▶ Exercise goal:
Please repeat, exactly and with nothing added, the lines running from the line that contains "TACK_LINE[3], 39, 8, 6))" to the line that contains "obj.parent = empty", both lines included.

-- begin Dataset section --

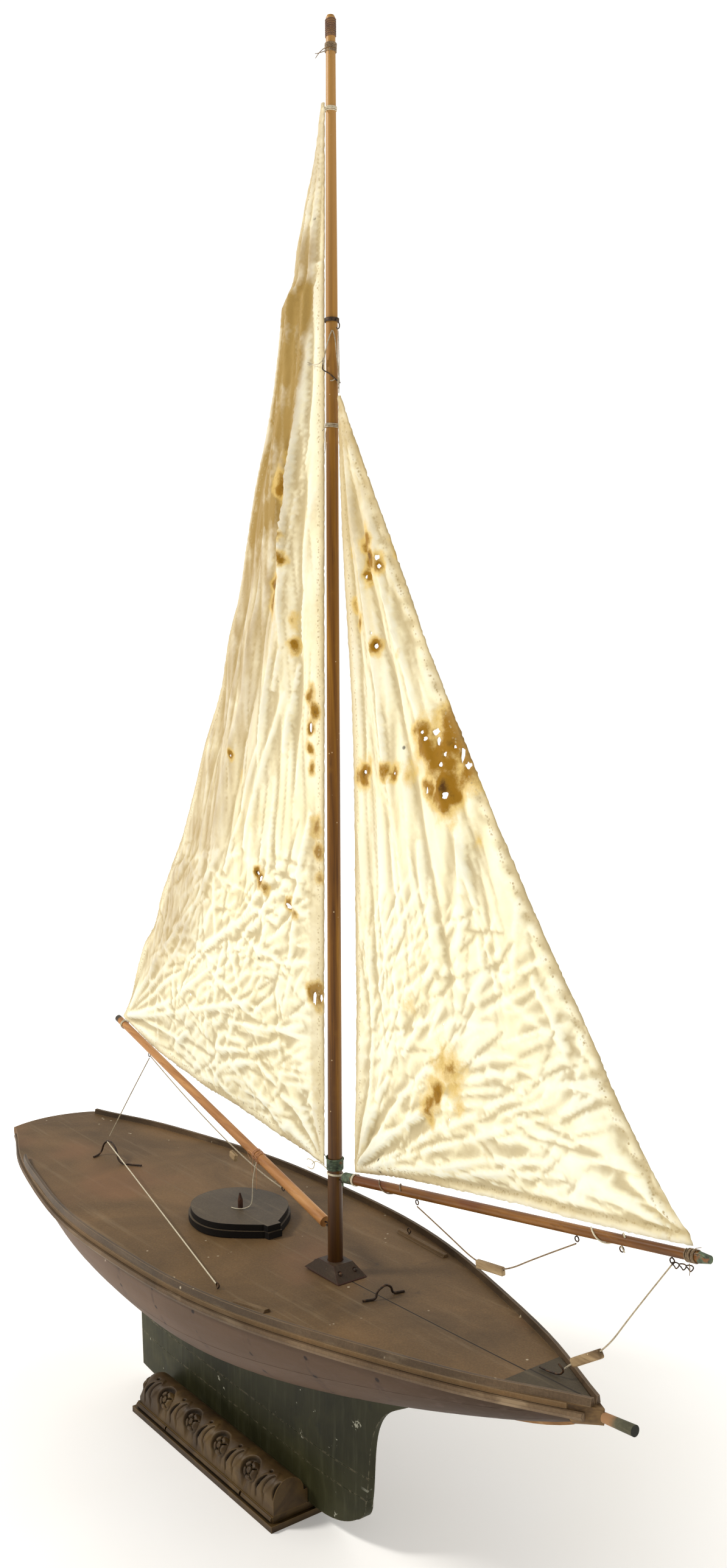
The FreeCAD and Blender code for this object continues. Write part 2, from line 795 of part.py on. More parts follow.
def hatch_string_points():
    """Hangs from the boom and lies curled on the hatch lid, in front of its peg."""
    return [
        under_boom(WRAP_ALONG, 1.0) - V(0, 2, 0),
        V(-173.5, 7.8, 50),
        V(-174.5, 8, 31),
        V(-177, 8.5, 15),
        V(-184, 2, 10.4),
        V(-190, -5.3, 10.4),
        V(-197, -6.8, 10.4),
    ]


def bowser(points, start, end, length, width, thick):
    """Wooden toggle threaded on a cord, centred between two places on the cord's route."""
    bar = box(-length / 2, length / 2, -thick / 2, thick / 2, -width / 2, width / 2)
    bar = bar.makeFillet(thick * 0.3, bar.Edges)
    bar.Placement = FreeCAD.Placement((start + end) * 0.5, FreeCAD.Rotation(V(1, 0, 0), end - start))
    return bar.cut(tube(points, CORD_R + 0.25))


# ---------------------------------------------------------------- stand
def stand_base():
    """Two-step board with a rounded bead along each long edge, in three lengths."""
    half_l, half_w = BASE_LENGTH / 2, BASE_WIDTH / 2
    floor, centre, inset = -DECK_Z, -MAST_X, 5.0
    top = floor + 2 * BASE_STEP - 0.2
    board = box(centre - half_l, centre + half_l, -half_w, half_w, floor, floor + BASE_STEP)
    board = board.fuse(box(centre - half_l + inset, centre + half_l - inset, -half_w + inset, half_w - inset,
                           floor + BASE_STEP - 1, top))
    for start, end in BEADS:
        for side in (-1, 1):
            y = side * (half_w - inset)
            board = board.fuse(rod(V(start, y, top - 3.4), V(end, y, top - 3.4), 2.8))
    return board


def roll_point(x, lift_angle, radius):
    """Point over the starboard roll at x, seen from its centre at an angle above level."""
    a = math.radians(lift_angle)
    centre_z = -DECK_Z + 2 * BASE_STEP + ROLL_LIFT
    return V(x, -ROLL_Y - radius * math.cos(a), centre_z + radius * math.sin(a))


def rosette(x):
    """Sunk ring and five petals: the solids to cut and to add."""
    angle = 33.0
    centre = roll_point(x, angle, ROLL_R)
    out = (centre - roll_point(x, angle, 0)).normalize()
    up = out.cross(V(1, 0, 0))
    sunk = Part.makeTorus(11.5, 2.4, centre, out)
    petals = [Part.makeSphere(3.6, centre - out * 1.2)]
    for k in range(5):
        a = math.radians(90 + 72 * k)
        petal = centre + V(5.6 * math.cos(a), 0, 0) + up * (5.6 * math.sin(a)) - out * 1.6
        petals.append(Part.makeSphere(3.4, petal))
    return sunk, petals


def leaf_cut(x):
    """A slanting gouge cut across the roll between two rosettes."""
    low, high = roll_point(x - 5, 4, ROLL_R + 1.0), roll_point(x + 5, 58, ROLL_R + 1.0)
    return rod(low, high, 2.2)


def moulding():
    """Starboard round moulding on its square foot, domed at the after end, with its carved rosettes."""
    start, end = -MAST_X - BASE_LENGTH / 2 + 5, -MAST_X + BASE_LENGTH / 2 - 5
    floor, diagonal = -DECK_Z + 2 * BASE_STEP, ROLL_R * math.sqrt(0.5)
    axis = floor + ROLL_LIFT
    dome = Part.Arc(V(start, -ROLL_Y, axis), V(start + ROLL_R - diagonal, -ROLL_Y, axis + diagonal),
                    V(start + ROLL_R, -ROLL_Y, axis + ROLL_R)).toShape()
    outline = Part.Wire([
        dome,
        Part.makeLine(V(start + ROLL_R, -ROLL_Y, axis + ROLL_R), V(end, -ROLL_Y, axis + ROLL_R)),
        Part.makeLine(V(end, -ROLL_Y, axis + ROLL_R), V(end, -ROLL_Y, axis)),
        Part.makeLine(V(end, -ROLL_Y, axis), V(start, -ROLL_Y, axis)),
    ])
    roll = Part.Face(outline).revolve(V(0, -ROLL_Y, axis), V(1, 0, 0), 360)
    body = roll.cut(box(start - 5, end + 5, -80, 0, floor - 40, floor))
    body = body.fuse(box(start + 0.5, end - 0.3, -ROLL_Y - ROLL_R + 0.3, -12.4, floor, axis))
    for k in range(ROSETTES):
        sunk, petals = rosette(ROSETTE_FIRST + ROSETTE_PITCH * k)
        body = body.cut(sunk)
        for petal in petals:
            body = body.fuse(petal)
    for k in range(ROSETTES + 1):
        body = body.cut(leaf_cut(ROSETTE_FIRST + ROSETTE_PITCH * (k - 0.5)))
    return body


# ---------------------------------------------------------------- everything, piece by piece
def build_stand():
    save("stand_base", stand_base())
    near = moulding()
    save("moulding_starboard", near)
    save("moulding_port", mirrored(near))


def build_hull():
    for name, low, high in STRAKES:
        plank = strake(low, high)
        save("starboard_" + name, plank)
        save("port_" + name, mirrored(plank))
    save("transom", transom())
    save("stem", stem())
    bolts = [rod(V(x, 0, -300), V(x, 0, 0), BOLT_R + 0.25) for x in BOLT_X]
    save("backbone", backbone().cut(group(bolts)))
    save("frames", frames())
    save("deck_beams", deck_beams())
    half, openings = deck_half(), deck_openings()
    save("deck_starboard", half.cut(openings))
    save("deck_port", mirrored(half).cut(openings))
    save("hatch_lining", hatch_lining())
    save("toe_rail_starboard", edge_strip(-560, FORE_END + 18, toe_rail_outline))
    save("toe_rail_port", mirrored(edge_strip(AFT_END, FORE_END + 18, toe_rail_outline)))
    rub = edge_strip(AFT_END, FORE_END + 14, rubbing_outline)
    save("rubbing_strake_starboard", rub)
    save("rubbing_strake_port", mirrored(rub))
    save("bow_cap", bow_cap())
    save("bowsprit_stub", bowsprit_stub())


def build_keel():
    body = fin()
    save("keel_upper_board", fin_part(body, BOARD_SEAM + 0.2, 0))
    save("keel_lower_board", fin_part(body, SHOE_TOP + 0.2, BOARD_SEAM - 0.2))
    save("lead_shoe", fin_part(body, KEEL_FOOT - 5, SHOE_TOP - 0.2))
    save("keel_bolts", keel_bolts())


def build_mast():
    save("mast", mast())
    save("mast_block", mast_block())
    save("mast_step", mast_step())
    save("mast_wire_band", mast_sleeve(108, 121, 1.4))
    wraps = [(1251, 1271, 0.9), (1237, 1248, 1.2), (1180, 1186, 1.0), (870, 876, 1.2)]
    save("mast_wraps", group([mast_sleeve(low, high, wall) for low, high, wall in wraps]))
    save("halyard_ring", halyard_ring())
    save("mast_eyes", mast_eyes())


def build_deck_fittings():
    save("deck_screws", group([screw_at(x, y, z) for x, y, z in block_screws()]))
    save("main_horse", main_horse())
    save("jib_horse", jib_horse())
    save("deck_pads", deck_pads())
    save("deck_eyes", deck_eyes())
    save("bow_hook", bow_hook())


def build_hatch():
    save("hatch_lid_lower", hatch_plate(0, LID_FOOT, 7.4))
    save("hatch_lid_upper", hatch_plate(-2.5, LID_FOOT + 7.6, 7.0))
    save("hatch_peg", hatch_peg())


def build_main_rig():
    save("boom", boom())
    save("boom_eyes", boom_eyes())
    save("mainsail", mainsail())
    line = boom_line_points()
    corner, reach = line[1], (line[2] - line[0]) * 0.01
    save("main_bowser", bowser(line, corner - reach, corner + reach, 14, 8, 5))
    save("boom_line", tube(line, CORD_R, "boom_line"))
    save("main_sheet", tube(MAIN_SHEET, CORD_R, "main_sheet"))
    save("hatch_string", tube(hatch_string_points(), STRING_R, "hatch_string"))


def build_jib_rig():
    save("jib_club", jib_club())
    save("club_ferrules", club_ferrules())
    save("club_eyes", club_eyes())
    save("jib_sail", jib_sail())
    save("jib_bowser", bowser(JIB_SHEET, JIB_SHEET[2], JIB_SHEET[3], 36, 8, 5))
    save("jib_sheet", tube(JIB_SHEET, CORD_R, "jib_sheet"))
    save("jib_halyard", tube(JIB_HALYARD, STRING_R, "jib_halyard"))


def build_deck_cords():
    save("sheet_tail", tube(SHEET_TAIL, CORD_R, "sheet_tail"))
    save("tack_line", tube(TACK_LINE, CORD_R, "tack_line"))
    save("tack_bowser", bowser(TACK_LINE, TACK_LINE[2], TACK_LINE[3], 39, 8, 6))


os.makedirs("parts", exist_ok=True)
build_stand()
build_hull()
build_keel()
build_mast()
build_deck_fittings()
build_hatch()
build_main_rig()
build_jib_rig()
build_deck_cords()
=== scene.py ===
"""A free-sailing pond yacht on its carved stand: paint, wood, wire, twine and old cotton."""
import json
import math

import bpy
import numpy as np
from mathutils import Matrix, Vector, geometry, noise


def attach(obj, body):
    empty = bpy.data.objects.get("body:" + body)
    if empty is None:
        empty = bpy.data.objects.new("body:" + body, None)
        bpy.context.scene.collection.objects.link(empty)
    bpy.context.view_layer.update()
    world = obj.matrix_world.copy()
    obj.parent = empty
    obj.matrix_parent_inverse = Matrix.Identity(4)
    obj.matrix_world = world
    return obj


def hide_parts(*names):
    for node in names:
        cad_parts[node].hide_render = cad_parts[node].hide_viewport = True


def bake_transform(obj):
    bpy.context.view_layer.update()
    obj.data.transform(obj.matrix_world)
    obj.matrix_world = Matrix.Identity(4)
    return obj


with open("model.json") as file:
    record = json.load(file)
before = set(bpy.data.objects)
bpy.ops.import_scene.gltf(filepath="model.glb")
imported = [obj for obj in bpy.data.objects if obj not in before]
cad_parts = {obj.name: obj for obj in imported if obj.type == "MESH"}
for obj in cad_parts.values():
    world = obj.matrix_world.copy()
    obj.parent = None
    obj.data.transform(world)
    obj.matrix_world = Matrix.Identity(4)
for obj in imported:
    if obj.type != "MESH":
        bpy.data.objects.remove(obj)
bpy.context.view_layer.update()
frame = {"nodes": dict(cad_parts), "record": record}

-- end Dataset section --

▶ Task solution:
    save("tack_bowser", bowser(TACK_LINE, TACK_LINE[2], TACK_LINE[3], 39, 8, 6))


os.makedirs("parts", exist_ok=True)
build_stand()
build_hull()
build_keel()
build_mast()
build_deck_fittings()
build_hatch()
build_main_rig()
build_jib_rig()
build_deck_cords()
=== scene.py ===
"""A free-sailing pond yacht on its carved stand: paint, wood, wire, twine and old cotton."""
import json
import math

import bpy
import numpy as np
from mathutils import Matrix, Vector, geometry, noise


def attach(obj, body):
    empty = bpy.data.objects.get("body:" + body)
    if empty is None:
        empty = bpy.data.objects.new("body:" + body, None)
        bpy.context.scene.collection.objects.link(empty)
    bpy.context.view_layer.update()
    world = obj.matrix_world.copy()
    obj.parent = empty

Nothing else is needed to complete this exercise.